I have seen RO systems with CTA and TFC membranes. The TFC units are higher in price. Are they necessarily better that the CTA? I want a small unit under the counter, about 10 GPD


The CTA membranes are chlorine tolerant whereas TFC membranes are not. The two systems should be very similar for your use.




What is the difference between dry and wet membranes?



When the thin-film membranes manufactured they are dry. These dry membranes have an indefinite shelf life, when stored properly. Membranes become wet when they are flushed or tested with water. Once wet the membranes can not be dried. The wet membranes must be preserved to prevent the growth of micro-organisms on them. This is done usually by using a 1-2% solution of sodium metabisulfite. For more details look for information on storing membranes.

Are Lead and Arsenic Removed by Thin Film Reverse Osmosis Membranes?  What are the rejection rates?



There is not a list of rejection rates for these heavy metals, but we can give you some general guidelines. However, we recommend that you run the experiments under your unique set of conditions and ions/counterions.

Rejection of lead by thin film RO membranes has been reported to be quite high, >99%.

The rejection of arsenic depends on its oxidation state. The +3 acid, arsenious, is not rejected particularly well in neutral solutions, 70 to 90%, but is well rejected as the pH approaches or exceeds the pKa of 9.2. The +5 arsenic acid is well rejected in neutral solution.


How can I remove the Silica from the water before passing it through the membranes?



There is no easy method. The conventional method used is lime soda softening but this is very expensive. In reverse osmosis no attempt is made to remove silica before the membranes.

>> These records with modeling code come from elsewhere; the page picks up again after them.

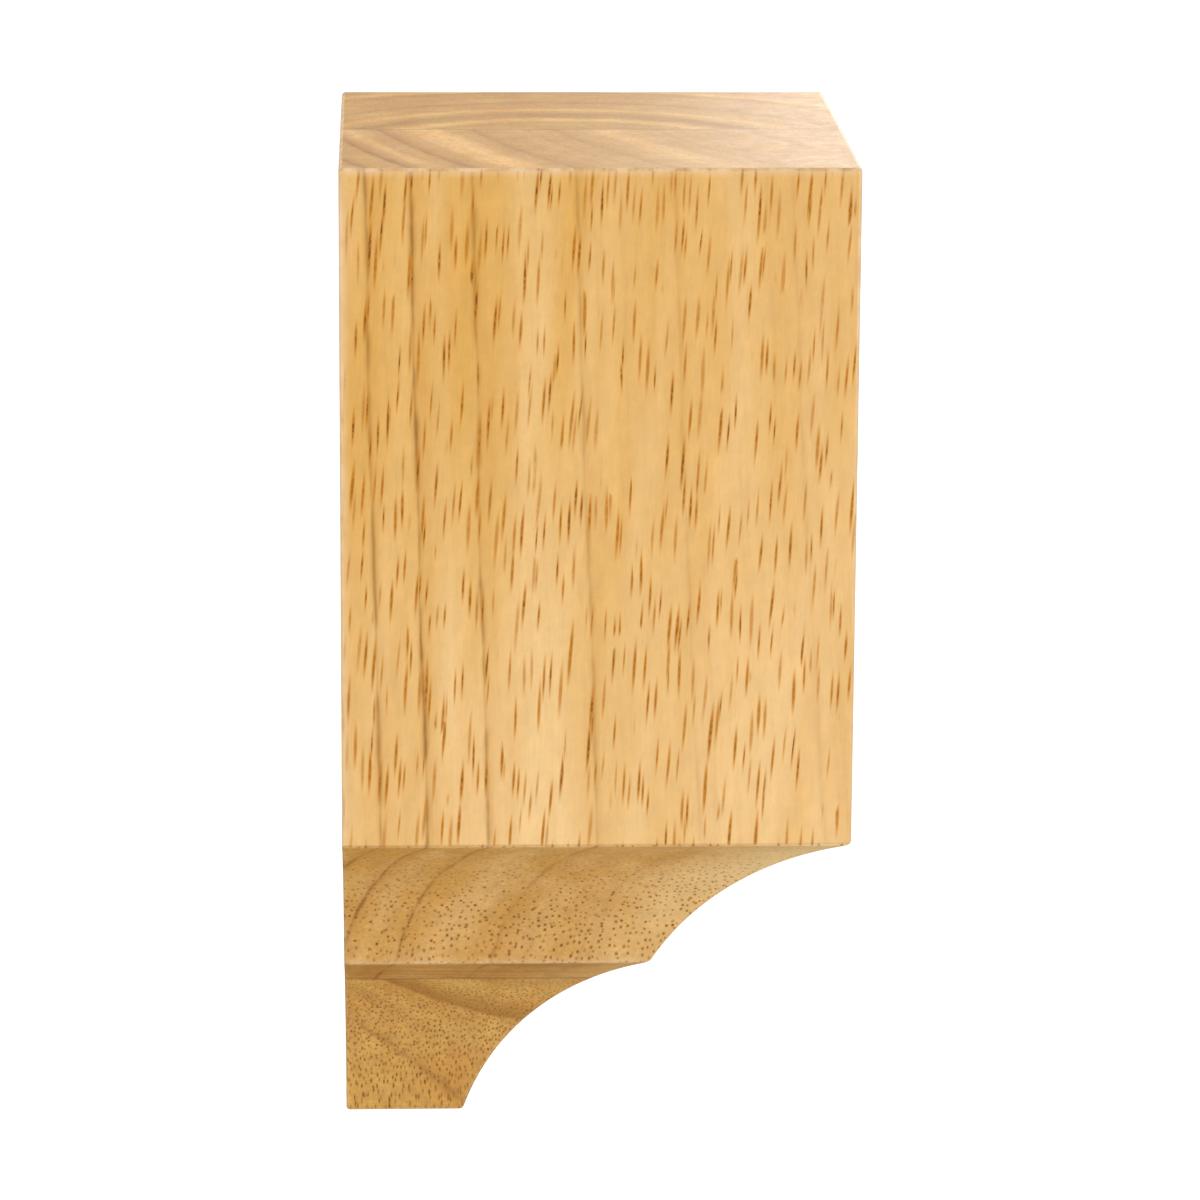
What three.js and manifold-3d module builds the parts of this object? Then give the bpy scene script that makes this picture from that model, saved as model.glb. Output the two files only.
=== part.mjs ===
// Cornice block: the wooden corner block that two runs of cornice die into, at the inside corner of two walls.
// It is square in plan and glued up from two upright boards. Its left side and back lie flat against the walls.
// Its front and right side each have a plain fascia, then two coves that step back to a small square foot,
// and the two moulded sides meet in a mitre at the front right corner.
// Millimetres. The origin is on the back face, midway across and midway up the fascia. The front faces -Y, +Z is up.

import * as THREE from "three";
import { mergeVertices } from "three/addons/utils/BufferGeometryUtils.js";
import Module from "manifold-3d";

const wasm = await Module();
wasm.setup();

// Driving dimensions

const fasciaHeight = 94.1;

const upperCoveRecess = 26.3; // how far the cove steps back from the face above it
const upperCoveDrop = 24.9;
const upperCoveHollow = 3.1; // how deep the arc lies behind the straight line between its two ends

const lowerCoveRecess = 26.4;
const lowerCoveDrop = 31.0;
const lowerCoveHollow = 4.2;

const footSide = 17.3; // the square that is left at the bottom, in the corner of the walls

const frontBoardThickness = 34.0; // the back board takes up the rest of the depth

const coveSteps = 16; // curve divisions of a cove, each drawn as two straight steps

// Sizes that follow from them

const blockSide = footSide + lowerCoveRecess + upperCoveRecess;
const blockHeight = fasciaHeight + upperCoveDrop + lowerCoveDrop;

// Continues an outline with a cove: an arc that hollows into the wood on its way back and down.
function addCove(outline, recess, drop, hollow) {
  const start = outline.currentPoint.clone();
  const end = start.clone().add(new THREE.Vector2(recess, -drop));
  const chord = start.distanceTo(end);
  const radius = (chord ** 2 / 4 + hollow ** 2) / (2 * hollow);
  const outOfTheWood = new THREE.Vector2(-drop, -recess).normalize();
  const centre = start.clone().add(end).divideScalar(2).addScaledVector(outOfTheWood, radius - hollow);
  const startAngle = start.clone().sub(centre).angle();
  const endAngle = end.clone().sub(centre).angle();
  outline.absarc(centre.x, centre.y, radius, startAngle, endAngle, true);
}

// One moulded side in section: x runs back from the fascia, y is up, and the top front edge is at 0, 0.
function sectionOutline() {
  const outline = new THREE.Shape();
  outline.moveTo(0, 0);
  outline.lineTo(0, -fasciaHeight);
  addCove(outline, upperCoveRecess, upperCoveDrop, upperCoveHollow);
  addCove(outline, lowerCoveRecess, lowerCoveDrop, lowerCoveHollow);
  outline.lineTo(blockSide, -blockHeight);
  outline.lineTo(blockSide, 0);
  outline.closePath();
  return outline;
}

// A straight length of the moulding, run along the third axis from the origin.
function mouldingLength(backwards, alongTheRun) {
  const up = new THREE.Vector3(0, 0, 1);
  const geometry = new THREE.ExtrudeGeometry(sectionOutline(), {
    depth: blockSide,
    bevelEnabled: false,
    curveSegments: coveSteps,
  });
  geometry.applyMatrix4(new THREE.Matrix4().makeBasis(backwards, up, alongTheRun));
  return geometry;
}

function solidFrom(geometry) {
  geometry.deleteAttribute("normal");
  geometry.deleteAttribute("uv");
  const merged = mergeVertices(geometry, 1e-4);
  const mesh = new wasm.Mesh({
    numProp: 3,
    vertProperties: merged.attributes.position.array,
    triVerts: new Uint32Array(merged.index.array),
  });
  return new wasm.Manifold(mesh);
}

function geometryFrom(solid) {
  const mesh = solid.getMesh();
  const geometry = new THREE.BufferGeometry();
  geometry.setAttribute("position", new THREE.BufferAttribute(mesh.vertProperties, 3));
  geometry.setIndex(new THREE.BufferAttribute(mesh.triVerts, 1));
  const flatShaded = geometry.toNonIndexed();
  flatShaded.computeVertexNormals();
  return flatShaded;
}

// The whole block, with its front left edge on the Z axis and its top at z = 0.
// What lies inside both mouldings is the block, and they meet in the mitre by themselves.
function mitredBlock() {
  const left = new THREE.Vector3(-1, 0, 0);
  const right = new THREE.Vector3(1, 0, 0);
  const back = new THREE.Vector3(0, 1, 0);
  const frontMoulding = mouldingLength(back, right);
  const sideMoulding = mouldingLength(left, back);
  sideMoulding.translate(blockSide, 0, 0);
  return solidFrom(frontMoulding).intersect(solidFrom(sideMoulding));
}

// The space that the front board was sawn from, drawn well past the block's own sides.
function frontBoardStock() {
  const spare = blockSide;
  const stock = new THREE.BoxGeometry(blockSide + 2 * spare, frontBoardThickness + spare, blockHeight + 2 * spare);
  stock.translate(blockSide / 2, (frontBoardThickness - spare) / 2, -blockHeight / 2);
  return solidFrom(stock);
}

function frontBoard(block, stock) {
  const wood = new THREE.MeshStandardMaterial({ color: 0xe4b168, roughness: 0.55, metalness: 0 });
  const mesh = new THREE.Mesh(geometryFrom(block.intersect(stock)), wood);
  mesh.name = "front_board";
  return mesh;
}

function backBoard(block, stock) {
  const wood = new THREE.MeshStandardMaterial({ color: 0xd9ad72, roughness: 0.55, metalness: 0 });
  const mesh = new THREE.Mesh(geometryFrom(block.subtract(stock)), wood);
  mesh.name = "back_board";
  return mesh;
}

const block = mitredBlock();
const stock = frontBoardStock();

const corniceBlock = new THREE.Group();
corniceBlock.add(frontBoard(block, stock));
corniceBlock.add(backBoard(block, stock));
corniceBlock.position.set(-blockSide / 2, -blockSide, fasciaHeight / 2);

export default corniceBlock;
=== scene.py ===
"""A wooden cornice block for an inside wall corner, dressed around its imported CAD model.

Metres. The front faces -Y, +Z is up, and the origin is on the back face, half-way up the plain fascia.
"""

import math

import bpy
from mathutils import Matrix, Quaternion, Vector


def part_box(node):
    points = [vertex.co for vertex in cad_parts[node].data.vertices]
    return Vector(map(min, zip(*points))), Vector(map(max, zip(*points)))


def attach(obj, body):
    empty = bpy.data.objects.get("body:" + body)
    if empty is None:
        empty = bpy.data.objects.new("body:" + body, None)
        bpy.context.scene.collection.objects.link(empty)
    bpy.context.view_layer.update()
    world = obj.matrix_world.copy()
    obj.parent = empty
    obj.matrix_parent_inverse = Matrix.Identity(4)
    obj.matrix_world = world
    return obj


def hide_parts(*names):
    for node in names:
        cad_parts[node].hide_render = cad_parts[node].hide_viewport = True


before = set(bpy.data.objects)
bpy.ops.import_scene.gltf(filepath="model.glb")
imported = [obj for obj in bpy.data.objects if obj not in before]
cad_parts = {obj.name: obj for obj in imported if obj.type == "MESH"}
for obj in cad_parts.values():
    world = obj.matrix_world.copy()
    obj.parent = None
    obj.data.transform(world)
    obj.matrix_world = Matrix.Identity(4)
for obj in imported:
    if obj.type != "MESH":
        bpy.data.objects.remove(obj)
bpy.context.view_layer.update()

# The camera
# A long lens about 0.75 m away, level with a point above the block and a little left of its middle,
# so that the top just shows and the left side doesn't.
CAMERA_AIM = Vector((0.0002, -0.07, -0.01217))
CAMERA_DISTANCE = 0.7471
CAMERA_AZIMUTH = math.radians(-2.296)
CAMERA_ELEVATION = math.radians(13.634)
CAMERA_ROLL = math.radians(0.335)
CAMERA_LENS = 165.0

looking_back = Vector((
    math.sin(CAMERA_AZIMUTH) * math.cos(CAMERA_ELEVATION),
    -math.cos(CAMERA_AZIMUTH) * math.cos(CAMERA_ELEVATION),
    math.sin(CAMERA_ELEVATION),
))
level_turn = (-looking_back).to_track_quat("-Z", "Y")
camera_turn = level_turn @ Quaternion((0, 0, 1), CAMERA_ROLL)
bpy.ops.object.camera_add(
    location=CAMERA_AIM + CAMERA_DISTANCE * looking_back,
    rotation=camera_turn.to_euler(),
)
camera = bpy.context.object
camera.data.lens = CAMERA_LENS
camera.data.sensor_width = 36.0
camera.data.clip_start = 0.05
bpy.context.scene.camera = camera

# The glued and moulded block
# Two upright boards are glued face to face into a square block. A cutter then runs the two coves along its
# front and its right side, which meet in a mitre, and all the arrises are eased with fine abrasive paper.
FASCIA_HEIGHT = 0.0941
UPPER_COVE = {"recess": 0.0263, "drop": 0.0249, "hollow": 0.0031}
LOWER_COVE = {"recess": 0.0264, "drop": 0.0310, "hollow": 0.0042}
COVE_STEPS = 24
ARRIS_EASING = 0.0005
EASING_STEPS = 3
EASED_FROM_ANGLE = math.radians(20)

front_low, front_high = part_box("front_board")
back_low, back_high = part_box("back_board")
block_low = Vector(map(min, front_low, back_low))
block_high = Vector(map(max, front_high, back_high))
block_middle = (block_low + block_high) / 2
block_side = block_high.x - block_low.x
glue_plane_y = back_low.y

section = [Vector((0.0, block_high.z)), Vector((0.0, block_high.z - FASCIA_HEIGHT))]
for cove in (UPPER_COVE, LOWER_COVE):
    cove_start = section[-1]
    cove_end = cove_start + Vector((cove["recess"], -cove["drop"]))
    chord = (cove_end - cove_start).length
    cutter_radius = (chord**2 / 4 + cove["hollow"] ** 2) / (2 * cove["hollow"])
    out_of_the_wood = Vector((-cove["drop"], -cove["recess"])).normalized()
    cutter_middle = (cove_start + cove_end) / 2 + (cutter_radius - cove["hollow"]) * out_of_the_wood
    start_angle = math.atan2(*(cove_start - cutter_middle).yx)
    end_angle = math.atan2(*(cove_end - cutter_middle).yx)
    for step in range(1, COVE_STEPS + 1):
        angle = start_angle + (end_angle - start_angle) * step / COVE_STEPS
        section.append(cutter_middle + cutter_radius * Vector((math.cos(angle), math.sin(angle))))

# Each level of the block is a square that keeps its corner in the corner of the walls,
# so the top is drawn down through the section level by level and shrunk towards that corner.
bpy.ops.object.select_all(action="DESELECT")
bpy.ops.mesh.primitive_plane_add(size=block_side, location=(block_middle.x, block_middle.y, block_high.z))
block = bpy.context.object
bpy.ops.object.transform_apply(location=True, rotation=True, scale=True)
bpy.ops.object.mode_set(mode="EDIT")
bpy.ops.mesh.select_all(action="SELECT")
for above, below in zip(section, section[1:]):
    bpy.ops.mesh.extrude_region_move(TRANSFORM_OT_translate={"value": (0.0, 0.0, below.y - above.y)})
    shrink = (block_side - below.x) / (block_side - above.x)
    bpy.ops.transform.resize(
        value=(shrink, shrink, 1.0), center_override=(block_low.x, block_high.y, below.y)
    )
bpy.ops.mesh.select_all(action="SELECT")
bpy.ops.mesh.normals_make_consistent(inside=False)
bpy.ops.object.mode_set(mode="OBJECT")

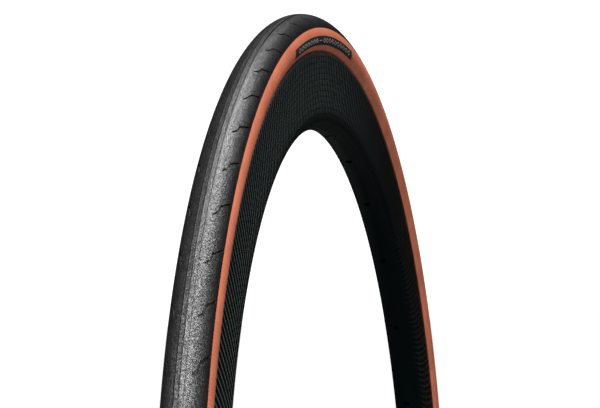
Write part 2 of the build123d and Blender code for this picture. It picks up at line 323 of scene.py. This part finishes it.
def woven_composite(name):
    """Dark woven composite: broken bright yarns that lean from the radial direction."""
    n = Nodes(name)
    angle, radius, _ = n.polar()
    flank_middle, yarn_pitch, row_pitch = 0.305, 0.0046, 0.0034
    lean_rate, lean_growth = 0.2, 130.0
    around = n.math("MULTIPLY", angle, flank_middle)
    inward = n.math("SUBTRACT", RIM_EDGE_R * MM, radius)
    cubed = n.math("POWER", n.math("MAXIMUM", inward, 0.0), 3.0)
    curve = n.math("MULTIPLY", cubed, lean_growth)
    lean = n.math("ADD", n.math("ADD", around, n.math("MULTIPLY", inward, lean_rate)), curve)
    yarn = n.math("SINE", n.math("MULTIPLY", lean, TURN / yarn_pitch))
    row = n.math("FRACT", n.math("MULTIPLY", radius, 1 / row_pitch))
    gap = n.math("ABSOLUTE", n.math("SUBTRACT", row, 0.5))
    weave = n.math("MULTIPLY", n.span(yarn, 0.3, 1.0), n.span(gap, 0.5, 0.3, 0.5))
    # fainter on the spoke face, and painted shade: the bright yarns fade towards the +X side of the
    # wheel
    flank = n.span(radius, 0.272, 0.284)
    weave = n.math("MULTIPLY", weave, n.span(flank, 0.0, 1.0, 0.15, 1.0))
    side = n.math("MULTIPLY", n.math("SINE", angle), radius)
    weave = n.math("MULTIPLY", weave, n.span(side, -0.02, 0.16, 1.0, 0.2))
    n.link(
        n.ramp(weave, (0.0004, 0.0014, 0.0016), (0.05, 0.06, 0.057), (0.05, 0.95)),
        n.shader.inputs["Base Color"],
    )
    n.link(n.span(weave, 0.0, 1.0, 0.42, 0.55), n.shader.inputs["Roughness"])
    edge = n.span(radius, 0.3125, 0.3155, 0.0, 0.5)
    shine = n.math("ADD", n.span(flank, 0.0, 1.0, 0.01, 0.03), edge)
    n.link(shine, n.shader.inputs["Specular IOR Level"])
    n.bump(weave, 0.0004)
    return n.material


def plain(name, low, high, roughness):
    """Even material with a slight mottle and a fine surface."""
    n = Nodes(name)
    mottle_scale = 400.0
    n.link(n.ramp(n.noise(mottle_scale), low, high), n.shader.inputs["Base Color"])
    n.shader.inputs["Roughness"].default_value = roughness
    n.bump(n.noise(mottle_scale * 4), 0.00005)
    return n.material


def cords(name, low, high, cords_per_radian):
    """Parallel slanted cords round the wheel."""
    n = Nodes(name)
    angle, radius, _ = n.polar()
    around = n.math("MULTIPLY", angle, cords_per_radian)
    slant = n.math("ADD", around, n.math("MULTIPLY", radius, 3000.0))
    wave = n.math("SINE", slant)
    n.link(n.ramp(n.span(wave, -1, 1), low, high), n.shader.inputs["Base Color"])
    n.shader.inputs["Roughness"].default_value = 0.7
    n.bump(wave, 0.0001)
    return n.material


centre_rubber = tread_rubber("centre_rubber", 1500.0, 0.0003)
shoulder_rubber = tread_rubber("shoulder_rubber", 1300.0, 0.0004)
tan = tan_rubber("tan_rubber", (0.25, 0.068, 0.033), (0.35, 0.1, 0.052))
cloth = tan_rubber("chafer_cloth", (0.2, 0.05, 0.022), (0.28, 0.075, 0.036))
label_film = plain("label_film", (0.004, 0.004, 0.0045), (0.008, 0.008, 0.0085), 0.6)
label_film.node_tree.nodes["Principled BSDF"].inputs["Specular IOR Level"].default_value = 0.2
label_print = plain("label_print", (0.15, 0.14, 0.135), (0.2, 0.19, 0.185), 0.6)
composite = woven_composite("woven_composite")


# ---- tread centre -----------------------------------------------------------------------------
GROOVE_AT, GROOVE_HALF, GROOVE_DEPTH = 2.8, 0.4, 0.9
MIDDLE_HALF, MIDDLE_DEPTH = 0.25, 0.6
GROOVE_NEAR, GROOVE_FAR = GROOVE_AT - GROOVE_HALF, GROOVE_AT + GROOVE_HALF
GROOVE_WALL = 0.06
KNURL_PITCH, KNURL_DEPTH = 1.5, 0.12
KNURL_COLUMNS, EDGE_COLUMNS, FLOOR_COLUMNS = 6, 5, 5


def tread_centre():
    """Centre band with three long grooves and a knurl between them."""
    wall = GROOVE_WALL
    halves = [0.0, MIDDLE_HALF - wall, MIDDLE_HALF]
    halves += list(np.linspace(MIDDLE_HALF + 0.25, GROOVE_NEAR - 0.25, KNURL_COLUMNS))
    halves += [GROOVE_NEAR, GROOVE_NEAR + wall, GROOVE_FAR - wall, GROOVE_FAR]
    halves += list(np.linspace(GROOVE_FAR + 0.2, CENTRE_HALF_WIDTH, EDGE_COLUMNS))
    across = np.array([-h for h in halves[:0:-1]] + halves)
    top = np.array([radius_at(abs(y)) for y in across])
    centre = np.array([COVER[0][0], 0.0])
    out = np.stack([top, across], 1) - centre
    out /= np.hypot(*out.T)[:, None]
    in_groove = np.abs(np.abs(across) - GROOVE_AT) < GROOVE_HALF - wall / 2
    groove = np.where(in_groove, GROOVE_DEPTH, 0.0)
    groove += np.where(np.abs(across) < MIDDLE_HALF - wall / 2, MIDDLE_DEPTH, 0.0)
    knurled = (groove == 0) & (np.abs(across) < GROOVE_NEAR - 0.1)
    knurled &= np.abs(across) > MIDDLE_HALF + 0.1
    rows = int(TURN * OUTER_R / KNURL_PITCH) * 2
    row = np.arange(rows)[:, None]
    col = np.arange(len(across))[None, :]
    knurl = np.where(knurled[None, :] & ((row + col) % 2 == 0), KNURL_DEPTH, 0.0)
    depth = groove[None, :] + knurl
    angle = np.broadcast_to(row * TURN / rows, depth.shape)
    radius = top[None, :] - depth * out[None, :, 0]
    axial = across[None, :] - depth * out[None, :, 1]
    floor_y = np.linspace(CENTRE_HALF_WIDTH, -CENTRE_HALF_WIDTH, FLOOR_COLUMNS)
    floor_r = WIDEST_R + np.sqrt((CASING_ARC + CUSHION + BELT) ** 2 - floor_y**2)
    size = (rows, FLOOR_COLUMNS)
    radius = np.concatenate([radius, np.broadcast_to(floor_r, size)], 1)
    axial = np.concatenate([axial, np.broadcast_to(floor_y, size)], 1)
    angle = np.concatenate([angle, np.broadcast_to(row * TURN / rows, size)], 1)
    verts = to_wheel(radius, axial, angle).reshape(-1, 3)
    faces = grid_faces(rows, radius.shape[1])
    obj = new_piece("tread_centre_band", verts, faces, centre_rubber, 40)
    face_outward(obj)
    return obj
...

Instead the recovery and other operating conditions are adjusted to prevent silica supersaturation and precipitation.

For a GMP pharmaceutical water pretreatment system to be used for large scale WFI production, what are the options for removal of chloramines ?

Currently, the only two options for removal of chloramines are break-point chlorination, and utilization of catalytic carbon beds.


What is the difference between Flocon 260 Antiscalant/Dispersant and Coagulant?



Flocon 260 Antiscalant is used to keep water hardness from precipitating during reverse osmosis treatment of water.  The antiscalant also contains a dispersant which prevents iron or aluminum in water from reacting with the antiscalant and making it ineffective.

Coagulant, on the other hand, works just the opposite.  It is used to cause the suspended solids that may be present in water to coagulate and settle out.  By coagulation we mean that the very fine particles of suspended matter come together to become a larger cluster which will settle more easily than the smaller suspended particles.  The fine suspended particles in the water normally have an electrical charge.  The coagulate facilitates the removal of the charge, allowing the particles to coagulate and settle.   In short, coagulant is used to remove suspended solids.

In membrane process, coagulants are used only in rare situations.  Many coagulants can be harmful for the membranes.  Coagulants are commonly used in municipal water treatment systems.

In short:  Antiscalant is used for hardness, which is dissolved in the water, and coagulant is used for suspended solids.